“Paul, a Prisoner”

The Apostle Paul, what a great man of God. He was an apostle, the apostle to the Gentiles, the greatest of the apostles; he planted churches from Syria to Spain and authored 14 of the New Testament books. He begins the book of Philemon with Paul, a prisoner of Jesus Christ. He uses this phrase four other times in his writings. Paul apparently understood that at one time he was a prisoner of sin but when God saved him on the road to Damascus he became a prisoner of Jesus Christ. He full well understands what it means to belong to another. He understands that there are those who are in bondage to sin and Satan because he had been there, but he also understands what it means to be the prisoner of the Lord Jesus Christ and be free from sin.

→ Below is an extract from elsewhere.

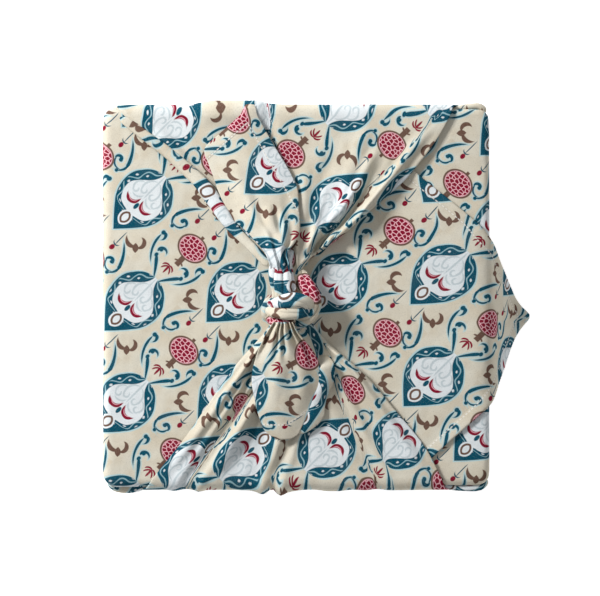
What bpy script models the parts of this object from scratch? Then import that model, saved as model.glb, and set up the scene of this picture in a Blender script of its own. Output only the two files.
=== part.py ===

Paul is writing to his good friend Philemon, a convert of the apostle and a resident of Colosse and host to the church there. He is probably a wealthy man; he owns slaves and a home large enough to have church in. He is referred to by the apostle as “our dearly beloved and fellow laborer. Both of these titles indicate the very high esteem the Apostle Paul holds for Philemon.

Paul is very thankful for his friend and brother and commends him for his love and faith toward the Lord and the saints. He apparently has heard of Philemon’s concern for the saints as well.

Paul, referring to himself as the “prisoner of Jesus Christ” at this writing is a prisoner of Rome. The Apostle has already told us that he has learned to be content in his state, knowing that whatever God was doing in his life was the right thing for him at this time. So even though a prisoner physically, knowing that he too is a prisoner spiritually, he writes a letter to Philemon in defense of his runaway slave, Onesimus. Thank God for Christian friends and brothers that stand with us in times of trouble.

A man that hath friends, must show himself friendly: and there is a friend that sticketh closer than a brother.